> _MATERIAL_:
— Begin —

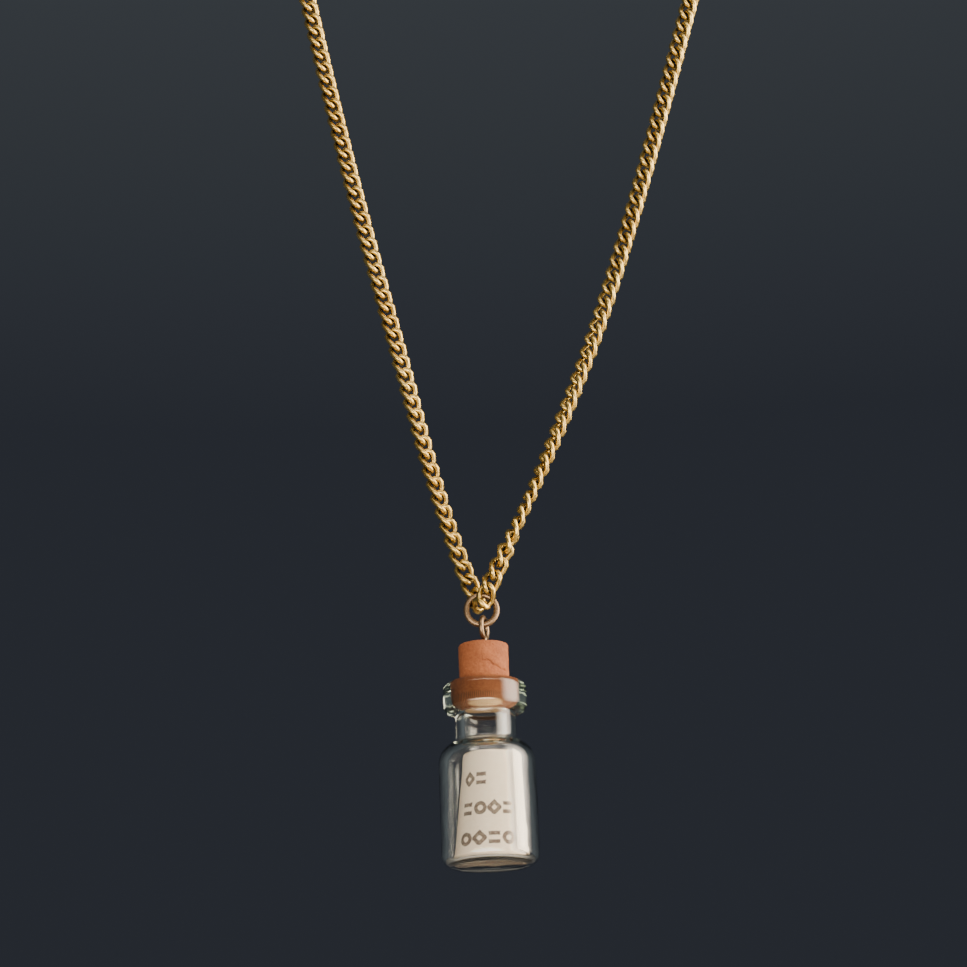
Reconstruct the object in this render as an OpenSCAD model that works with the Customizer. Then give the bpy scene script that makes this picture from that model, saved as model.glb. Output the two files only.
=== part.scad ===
/* [Chain] */
// Diameter of the chain, taken as a plain round tube
chain_d = 1.4; // [1.2:0.05:1.5]
// Gap between the chain, the jump ring and the screw eye where they hang
hang_gap = 0.12; // [0.1:0.01:0.2]

/* [Clasp] */
// Outer diameter of the clasp's ring
clasp_od = 6; // [5:0.25:8]
// Thickness of the clasp's ring
clasp_wire = 1.3; // [1:0.05:1.6]
// Outer diameter of the small eye at each side of the clasp
clasp_eye_od = 2.6; // [2.2:0.1:3.2]
// Thickness of those two eyes
clasp_eye_wire = 0.55; // [0.4:0.05:0.7]
// Gap between the clasp and each end of the chain
clasp_gap = 0.3; // [0.2:0.05:0.5]

/* [Jump ring] */
// Outer diameter of the jump ring
ring_od = 4.2; // [3.9:0.05:5]
// Thickness of its wire
ring_wire = 0.7; // [0.5:0.05:0.8]

/* [Screw eye] */
// Outer diameter of the screw eye's loop
eye_od = 3; // [2.7:0.05:3.6]
// Thickness of its wire
eye_wire = 0.6; // [0.45:0.05:0.7]
// Turn of the loop away from square to the jump ring, its front towards the left
eye_turn = 15; // [0:1:25]
// Length of the bare stem between the loop and the cork
eye_stem = 0.5; // [0.3:0.05:1]
// Diameter of the shank that goes down into the cork
shank_d = 1; // [0.8:0.05:1.3]
// Length of that shank inside the cork
shank_l = 4.5; // [3:0.25:6]

/* [Cork] */
// Diameter of the cork where it stands out of the bottle
cork_d = 5.7; // [5.4:0.05:6.1]
// Height of the cork above the bottle's lip
cork_out = 4.35; // [3:0.05:6]
// Depth of the cork in the bottle's mouth
cork_in = 3.1; // [2.5:0.05:4.5]
// Rounding of the cork's top edge
cork_round = 0.35; // [0.1:0.05:0.6]
// Gap all round between the cork, the bottle's mouth and the shank
fit_gap = 0.1; // [0.05:0.01:0.2]

/* [Bottle] */
// Outer diameter of the bottle's body
bottle_d = 11; // [10:0.1:13]
// Height of the bottle from its base to its lip
bottle_h = 21; // [19:0.25:28]
// Thickness of the glass
glass = 0.95; // [0.7:0.05:1.1]
// Thickness of the glass in the base
floor_t = 0.7; // [0.5:0.05:1.2]
// Depth of the hollow under the base
base_dish = 0.2; // [0:0.05:0.3]
// Rounding at the foot of the bottle
heel_r = 1.25; // [1:0.05:1.6]
// Outer diameter of the neck
neck_d = 6.85; // [6.6:0.05:7.4]
// Height of the bare neck between the lip and the shoulder
neck_h = 3.35; // [2.5:0.05:5]
// Outer diameter of the lip
lip_d = 9.5; // [8.8:0.1:10.2]
// Height of the lip
lip_h = 3.65; // [2.6:0.05:4.2]
// Rounding of the lip's outer edges
lip_round = 0.95; // [0.6:0.05:1.2]
// Rounding of the shoulder
shoulder_r = 2.6; // [1.8:0.05:3]
// Rounding where the shoulder meets the neck
neck_round = 0.6; // [0.4:0.05:0.9]

/* [Note] */
// Height of the roll's top above the place where the shoulder starts to curve in
note_reach = 1.1; // [-3:0.1:1.1]
// Thickness of the paper
paper = 0.2; // [0.15:0.01:0.25]
// Gap between one turn of the paper and the next
turn_gap = 0.2; // [0.15:0.01:0.25]
// Number of turns in the roll
turns = 1.85; // [1.3:0.05:2.2]
// Gap between the roll's foot and the side of the bottle
note_gap = 0.25; // [0.15:0.05:0.6]
// Narrowing of the roll on each side, from its foot to its top
note_taper = 0.9; // [0.4:0.05:1.2]
// Sideways lean of the roll's top
note_lean = 0.45; // [0:0.05:0.6]
// Height by which the outer edge's lower corner is rolled up
flap_rise = 0.6; // [0:0.05:1]
// Direction of the paper's outer edge, measured from the right towards the back
flap_angle = -47; // [-90:1:0]

/* [Hidden] */
arc_fn = 96;
wire_fn = 32;
chain_sides = 8;
steps_per_span = 2;
roll_steps = 60;
roll_levels = 4;

// Back of the neck, seen from the lowest point of the chain, where the jump ring hangs
nape = [10, 72, 186];
// Left strand from the jump ring up and round to the nape
left_strand = [
  [-2.4, 0.7, 6], [-5.2, 0.1, 16], [-8.9, 0, 32], [-12.6, 0, 48], [-16, 0, 64],
  [-19.1, 0.2, 80], [-22, 0.8, 96], [-25, 2.2, 112], [-28, 5, 128], [-31, 10, 143],
  [-33.8, 19.5, 157], [-34.5, 34, 168], [-30.5, 49, 176], [-20.5, 62, 182], [-6.5, 70, 185.2]
];
// Right strand, the same way
right_strand = [
  [2.9, -0.7, 6], [7.6, -0.1, 16], [14.4, 0, 32], [20, 0, 48], [25, 0, 64],
  [29.8, 0.2, 80], [34.5, 0.8, 96], [39, 2.2, 112], [43.4, 5, 128], [47.7, 10, 143],
  [51.8, 19.5, 157], [53.5, 34, 168], [50, 49, 176], [40.5, 62, 182], [26.5, 70, 185.2]
];
// Places where the chain dips through the jump ring, as shares of hang
ring_pass = [[-1.07, 0.98, 1.88], [-0.7, 1.03, 0.77], [-0.38, 0.68, 0.15], [0, 0, 0]];

// Distance between the middles of two wires that hang in each other
hang = chain_d / 2 + hang_gap + ring_wire / 2;
clasp_eye_x = clasp_od / 2 + clasp_eye_od / 2 - clasp_eye_wire;
clasp_end = clasp_eye_x + clasp_eye_od / 2 + clasp_gap;
ring_r = (ring_od - ring_wire) / 2;
ring_z = hang - ring_r;
swing_z = ring_z - ring_r;
eye_r = (eye_od - eye_wire) / 2;
eye_z = swing_z + ring_wire / 2 + hang_gap + eye_wire / 2 - eye_r;
cork_top = eye_z - eye_od / 2 - eye_stem;
lip_z = cork_top - cork_out;
base_z = lip_z - bottle_h;
body_r = bottle_d / 2;
neck_r = neck_d / 2;
bore_r = neck_r - glass;
mouth_r = cork_d / 2 + fit_gap;
// Middles of the shoulder's arc and of the round under the neck, and the angle at which they meet
shoulder_x = body_r - shoulder_r;
round_x = neck_r + neck_round;
rise = sqrt((shoulder_r + neck_round) ^ 2 - (round_x - shoulder_x) ^ 2);
round_z = bottle_h - lip_h - neck_h + neck_round;
shoulder_z = round_z - rise;
meet = atan2(rise, round_x - shoulder_x);
note_r = body_r - glass - note_gap;
note_foot = floor_t + fit_gap;
note_h = shoulder_z + note_reach - note_foot;

function reversed(list) = [for (i = [len(list) - 1 : -1 : 0]) list[i]];
function unit(v) = v / norm(v);
function mix(a, b, share) = a + (b - a) * share;
function arc(centre, r, from, to, steps = 8) =
  [for (i = [0 : steps]) let (a = mix(from, to, i / steps)) centre + r * [cos(a), sin(a)]];

route = concat(
  [nape - [clasp_end, 0, 0]],
  reversed(left_strand),
  [for (p = ring_pass) p * hang],
  [for (i = [len(ring_pass) - 2 : -1 : 0]) let (p = ring_pass[i]) [-p[0], -p[1], p[2]] * hang],
  right_strand,
  [nape + [clasp_end, 0, 0]]
);

// Slope of a smooth curve at b, between its neighbours a and c, for the span of length root s
function slope(a, b, c, s) =
  let (ab = sqrt(norm(b - a)), bc = sqrt(norm(c - b)))
    s * ((b - a) / ab - (c - a) / (ab + bc) + (c - b) / bc);
function on_curve(p, i, t) =
  let (
    b = p[i],
    c = p[i + 1],
    a = i > 0 ? p[i - 1] : 2 * b - c,
    d = i + 2 < len(p) ? p[i + 2] : 2 * c - b,
    s = sqrt(norm(c - b)),
    m = slope(a, b, c, s),
    n = slope(b, c, d, s)
  )
    (2 * t ^ 3 - 3 * t ^ 2 + 1) * b + (t ^ 3 - 2 * t ^ 2 + t) * m
    + (3 * t ^ 2 - 2 * t ^ 3) * c + (t ^ 3 - t ^ 2) * n;
function curve(p, steps) = concat(
  [for (i = [0 : len(p) - 2], k = [0 : steps - 1]) on_curve(p, i, k / steps)],
  [p[len(p) - 1]]
);
function tangent(p, i) = unit(p[min(i + 1, len(p) - 1)] - p[max(i - 1, 0)]);
// Side direction of each section, carried along the curve without twist
function carried(side, t) = unit(side - (side * t) * t);
function sides_along(p) =
  [for (i = 0, s = carried([0, 0, 1], tangent(p, 0)); i < len(p);
    i = i + 1, s = i < len(p) ? carried(s, tangent(p, i)) : s) s];

module tube(p, d, sides) {
  side = sides_along(p);
  points = [for (i = [0 : len(p) - 1], k = [0 : sides - 1])
    let (a = 360 * k / sides, up = cross(tangent(p, i), side[i]))
      p[i] + d / 2 * (cos(a) * side[i] + sin(a) * up)];
  last = (len(p) - 1) * sides;
  faces = concat(
    [[for (k = [0 : sides - 1]) k]],
    [[for (k = [sides - 1 : -1 : 0]) last + k]],
    [for (i = [0 : len(p) - 2], k = [0 : sides - 1])
      let (a = i * sides + k, b = i * sides + (k + 1) % sides) each [[a, a + sides, b], [b, a + sides, b + sides]]]
  );
  polyhedron(points, faces, convexity = 8);
}

module wire_ring(od, wire) {
  rotate([90, 90, 0]) rotate_extrude($fn = arc_fn) translate([(od - wire) / 2, 0]) circle(d = wire, $fn = wire_fn);
}

module chain() {
  color("#D9B25A") translate(-nape) tube(curve(route, steps_per_span), chain_d, chain_sides);
}

module clasp() {
  color("#D9B25A") {
    wire_ring(clasp_od, clasp_wire);
    for (s = [-1, 1]) translate([s * clasp_eye_x, 0, 0]) wire_ring(clasp_eye_od, clasp_eye_wire);
  }
}

module jump_ring() {
  color("#B3946A") translate(-nape) translate([0, 0, ring_z]) wire_ring(ring_od, ring_wire);
}

module screw_eye() {
  tip = shank_d / 2;
  color("#B3946A") translate(-nape) rotate([0, 0, -eye_turn]) {
    translate([0, 0, eye_z]) rotate([0, 0, 90]) wire_ring(eye_od, eye_wire);
    translate([0, 0, cork_top - shank_l]) cylinder(d = shank_d, h = shank_l + eye_stem + eye_wire / 2, $fn = wire_fn);
    translate([0, 0, cork_top - shank_l - tip]) cylinder(d1 = 0.3 * tip, d2 = shank_d, h = tip, $fn = wire_fn);
  }
}

module cork() {
  r = cork_d / 2;
  bore = shank_d / 2 + fit_gap;
  bore_end = cork_top - shank_l - shank_d / 2 - fit_gap;
  outline = concat(
    [[0, lip_z - cork_in], [bore_r - fit_gap, lip_z - cork_in], [r, lip_z]],
    arc([r - cork_round, cork_top - cork_round], cork_round, 0, 90),
    [[bore, cork_top], [bore, bore_end], [0, bore_end]]
  );
  color("#C87D55") translate(-nape) rotate_extrude($fn = arc_fn) polygon(outline);
}

module bottle() {
  lip_r = lip_d / 2;
  neck_top = bottle_h - lip_h;
  outline = concat(
    [[0, base_dish], [body_r - heel_r - glass, base_dish * 0.5]],
    arc([body_r - heel_r, heel_r], heel_r, -90, 0),
    arc([shoulder_x, shoulder_z], shoulder_r, 0, meet),
    reversed(arc([round_x, round_z], neck_round, 180, 180 + meet)),
    [[neck_r, neck_top]],
    arc([lip_r - lip_round, neck_top + lip_round], lip_round, -90, 0),
    arc([lip_r - lip_round, bottle_h - lip_round], lip_round, 0, 90),
    [[mouth_r, bottle_h], [bore_r, bottle_h - cork_in]],
    arc([round_x, round_z], neck_round + glass, 180, 180 + meet),
    reversed(arc([shoulder_x, shoulder_z], shoulder_r - glass, 0, meet)),
    reversed(arc([body_r - heel_r, floor_t + heel_r - glass], heel_r - glass, -90, 0)),
    [[0, floor_t]]
  );
  color("LightCyan", 0.35) translate(-nape) translate([0, 0, base_z]) rotate_extrude($fn = arc_fn) polygon(outline);
}

// Place on the roll: share of its length from the outer edge, share of its height, depth in the paper
function roll_place(along, up, depth) =
  let (
    a = flap_angle + 360 * turns * along,
    r = note_r - note_taper * up - (paper + turn_gap) * turns * along - depth,
    foot = flap_rise * max(0, 1 - 4 * turns * along)
  )
    [r * cos(a) + note_lean * up, r * sin(a), base_z + note_foot + mix(foot, note_h, up)];

module note() {
  row = 2 * (roll_steps + 1);
  points = [for (j = [0 : roll_levels - 1], side = [0, 1], i = [0 : roll_steps])
    roll_place((side == 0 ? i : roll_steps - i) / roll_steps, j / (roll_levels - 1), side * paper)];
  top = (roll_levels - 1) * row;
  strip = [for (j = [0 : roll_levels - 2], i = [0 : row - 1])
    let (a = j * row + i, b = j * row + (i + 1) % row) each [[a, a + row, b], [b, a + row, b + row]]];
  foot = [for (i = [0 : roll_steps - 1])
    let (c = row - 1 - i) each [[i, i + 1, c], [i + 1, c - 1, c]]];
  head = [for (f = foot) [f[2] + top, f[1] + top, f[0] + top]];
  color("#CDBDA8") translate(-nape) polyhedron(points, concat(strip, foot, head), convexity = 10);
}

chain();
clasp();
jump_ring();
screw_eye();
cork();
bottle();
note();
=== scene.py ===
import math
import bpy
from mathutils import Matrix, Vector


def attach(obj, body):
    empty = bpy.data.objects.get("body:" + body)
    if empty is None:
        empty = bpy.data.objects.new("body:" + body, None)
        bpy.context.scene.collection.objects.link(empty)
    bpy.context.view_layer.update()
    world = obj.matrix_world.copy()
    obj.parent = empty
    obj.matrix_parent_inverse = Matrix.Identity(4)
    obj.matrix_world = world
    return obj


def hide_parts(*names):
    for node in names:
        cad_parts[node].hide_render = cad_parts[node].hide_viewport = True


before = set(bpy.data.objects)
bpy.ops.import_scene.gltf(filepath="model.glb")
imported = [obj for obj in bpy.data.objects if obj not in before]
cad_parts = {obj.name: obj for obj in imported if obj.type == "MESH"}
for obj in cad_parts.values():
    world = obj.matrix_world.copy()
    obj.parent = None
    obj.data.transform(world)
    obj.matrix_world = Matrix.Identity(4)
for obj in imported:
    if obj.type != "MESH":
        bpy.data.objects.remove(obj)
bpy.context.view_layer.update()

# The model is in metres, and sizes here are in millimetres
MM = 0.001
# A curve's smoothness: two places nearer than this are one
ONE_PLACE = 0.001 * MM


def mm(*place):
    """A place given in millimetres, as Blender's metres."""
    return Vector(place) * MM


# ---- Places in the part, the same as in its source ----

CHAIN_LOW = Vector((-10, -72, -186))
RING_MIDDLE = CHAIN_LOW + Vector((0, 0, -0.58))
EYE_MIDDLE = CHAIN_LOW + Vector((0, 0, -2.76))
CORK_TOP = CHAIN_LOW + Vector((0, 0, -4.76))
LIP_TOP = CHAIN_LOW + Vector((0, 0, -9.11))
BOTTLE_BASE = CHAIN_LOW + Vector((0, 0, -30.11))

# The chain's way from its lowest point up each strand to the nape
NAPE = Vector((10, 72, 186))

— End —

> _GOAL_:
Only the lines running from the line with "head = [for" through the line with "ONE_PLACE = 0.001 * MM" should be repeated, exactly and with both ends kept.

> _TASK RESULT_:
  head = [for (f = foot) [f[2] + top, f[1] + top, f[0] + top]];
  color("#CDBDA8") translate(-nape) polyhedron(points, concat(strip, foot, head), convexity = 10);
}

chain();
clasp();
jump_ring();
screw_eye();
cork();
bottle();
note();
=== scene.py ===
import math
import bpy
from mathutils import Matrix, Vector


def attach(obj, body):
    empty = bpy.data.objects.get("body:" + body)
    if empty is None:
        empty = bpy.data.objects.new("body:" + body, None)
        bpy.context.scene.collection.objects.link(empty)
    bpy.context.view_layer.update()
    world = obj.matrix_world.copy()
    obj.parent = empty
    obj.matrix_parent_inverse = Matrix.Identity(4)
    obj.matrix_world = world
    return obj


def hide_parts(*names):
    for node in names:
        cad_parts[node].hide_render = cad_parts[node].hide_viewport = True


before = set(bpy.data.objects)
bpy.ops.import_scene.gltf(filepath="model.glb")
imported = [obj for obj in bpy.data.objects if obj not in before]
cad_parts = {obj.name: obj for obj in imported if obj.type == "MESH"}
for obj in cad_parts.values():
    world = obj.matrix_world.copy()
    obj.parent = None
    obj.data.transform(world)
    obj.matrix_world = Matrix.Identity(4)
for obj in imported:
    if obj.type != "MESH":
        bpy.data.objects.remove(obj)
bpy.context.view_layer.update()

# The model is in metres, and sizes here are in millimetres
MM = 0.001
# A curve's smoothness: two places nearer than this are one
ONE_PLACE = 0.001 * MM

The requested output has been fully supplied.